## Supplied material

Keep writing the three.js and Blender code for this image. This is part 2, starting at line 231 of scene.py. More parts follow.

---

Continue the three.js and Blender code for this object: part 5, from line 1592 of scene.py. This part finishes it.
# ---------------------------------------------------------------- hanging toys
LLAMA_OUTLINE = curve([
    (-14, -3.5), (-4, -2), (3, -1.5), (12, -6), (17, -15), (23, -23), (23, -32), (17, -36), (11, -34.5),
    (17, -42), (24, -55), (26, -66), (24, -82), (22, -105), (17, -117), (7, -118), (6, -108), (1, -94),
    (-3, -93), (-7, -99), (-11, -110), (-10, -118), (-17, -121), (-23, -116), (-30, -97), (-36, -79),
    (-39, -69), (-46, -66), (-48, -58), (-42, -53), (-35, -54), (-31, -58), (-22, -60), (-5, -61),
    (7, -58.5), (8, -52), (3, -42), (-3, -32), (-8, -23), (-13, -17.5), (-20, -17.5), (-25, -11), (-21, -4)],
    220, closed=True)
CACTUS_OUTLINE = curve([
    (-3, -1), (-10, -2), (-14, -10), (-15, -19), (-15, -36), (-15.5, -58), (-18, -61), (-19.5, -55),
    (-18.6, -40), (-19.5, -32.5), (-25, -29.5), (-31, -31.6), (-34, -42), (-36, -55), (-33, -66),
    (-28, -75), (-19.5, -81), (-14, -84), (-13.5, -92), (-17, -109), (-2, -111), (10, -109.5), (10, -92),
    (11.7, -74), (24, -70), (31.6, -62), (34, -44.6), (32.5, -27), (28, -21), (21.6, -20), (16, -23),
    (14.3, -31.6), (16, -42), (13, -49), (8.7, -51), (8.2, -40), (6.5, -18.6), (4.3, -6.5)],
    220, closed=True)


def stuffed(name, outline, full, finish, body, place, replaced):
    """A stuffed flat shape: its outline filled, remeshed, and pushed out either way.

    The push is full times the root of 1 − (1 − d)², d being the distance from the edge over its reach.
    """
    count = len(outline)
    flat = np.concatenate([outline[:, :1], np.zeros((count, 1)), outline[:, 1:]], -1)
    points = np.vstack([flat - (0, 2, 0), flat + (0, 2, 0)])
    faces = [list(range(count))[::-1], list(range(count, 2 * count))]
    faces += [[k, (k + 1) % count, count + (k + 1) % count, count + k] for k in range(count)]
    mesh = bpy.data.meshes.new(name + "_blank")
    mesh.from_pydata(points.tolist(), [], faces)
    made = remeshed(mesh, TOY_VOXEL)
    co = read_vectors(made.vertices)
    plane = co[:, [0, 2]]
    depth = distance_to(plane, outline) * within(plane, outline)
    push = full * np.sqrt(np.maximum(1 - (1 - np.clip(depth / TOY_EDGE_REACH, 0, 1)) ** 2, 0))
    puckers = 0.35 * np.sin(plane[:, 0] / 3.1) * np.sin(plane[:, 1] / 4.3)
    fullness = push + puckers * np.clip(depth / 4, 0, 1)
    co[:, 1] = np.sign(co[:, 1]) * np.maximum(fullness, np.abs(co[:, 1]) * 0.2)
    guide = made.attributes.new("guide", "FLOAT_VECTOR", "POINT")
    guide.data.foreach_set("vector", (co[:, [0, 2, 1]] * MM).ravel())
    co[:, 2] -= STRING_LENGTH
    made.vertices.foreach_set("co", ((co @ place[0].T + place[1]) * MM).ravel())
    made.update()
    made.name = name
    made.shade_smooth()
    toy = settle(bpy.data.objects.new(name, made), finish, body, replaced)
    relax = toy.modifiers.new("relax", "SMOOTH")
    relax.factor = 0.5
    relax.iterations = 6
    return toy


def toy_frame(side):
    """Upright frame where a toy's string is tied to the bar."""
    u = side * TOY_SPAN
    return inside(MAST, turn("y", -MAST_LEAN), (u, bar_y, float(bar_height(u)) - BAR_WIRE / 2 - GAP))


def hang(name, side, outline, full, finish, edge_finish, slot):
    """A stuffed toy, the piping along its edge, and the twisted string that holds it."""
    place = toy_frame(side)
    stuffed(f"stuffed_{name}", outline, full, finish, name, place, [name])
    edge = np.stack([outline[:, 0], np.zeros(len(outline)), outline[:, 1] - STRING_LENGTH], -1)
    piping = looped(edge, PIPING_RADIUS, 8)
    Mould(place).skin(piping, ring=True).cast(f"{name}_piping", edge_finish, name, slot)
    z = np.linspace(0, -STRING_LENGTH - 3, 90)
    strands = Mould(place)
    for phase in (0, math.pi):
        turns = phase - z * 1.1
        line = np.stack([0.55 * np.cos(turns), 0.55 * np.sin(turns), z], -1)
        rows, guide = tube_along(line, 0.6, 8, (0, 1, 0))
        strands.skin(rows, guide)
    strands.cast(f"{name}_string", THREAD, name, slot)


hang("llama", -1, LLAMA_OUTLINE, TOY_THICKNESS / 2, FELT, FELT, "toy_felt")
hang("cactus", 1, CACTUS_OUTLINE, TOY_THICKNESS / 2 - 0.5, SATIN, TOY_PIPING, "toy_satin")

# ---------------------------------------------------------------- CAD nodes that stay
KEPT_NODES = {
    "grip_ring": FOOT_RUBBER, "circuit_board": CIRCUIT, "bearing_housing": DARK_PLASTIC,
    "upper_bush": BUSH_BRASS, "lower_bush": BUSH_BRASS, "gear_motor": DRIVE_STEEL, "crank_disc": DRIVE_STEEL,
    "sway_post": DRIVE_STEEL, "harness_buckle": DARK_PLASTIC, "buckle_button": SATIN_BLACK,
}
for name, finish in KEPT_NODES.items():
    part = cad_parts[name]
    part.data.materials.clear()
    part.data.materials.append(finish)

## Exercise details
Which lines in the data above contain "three"? Show each one.

## Correct answer
Keep writing the three.js and Blender code for this image. This is part 2, starting at line 231 of scene.py. More parts follow.
Continue the three.js and Blender code for this object: part 5, from line 1592 of scene.py. This part finishes it.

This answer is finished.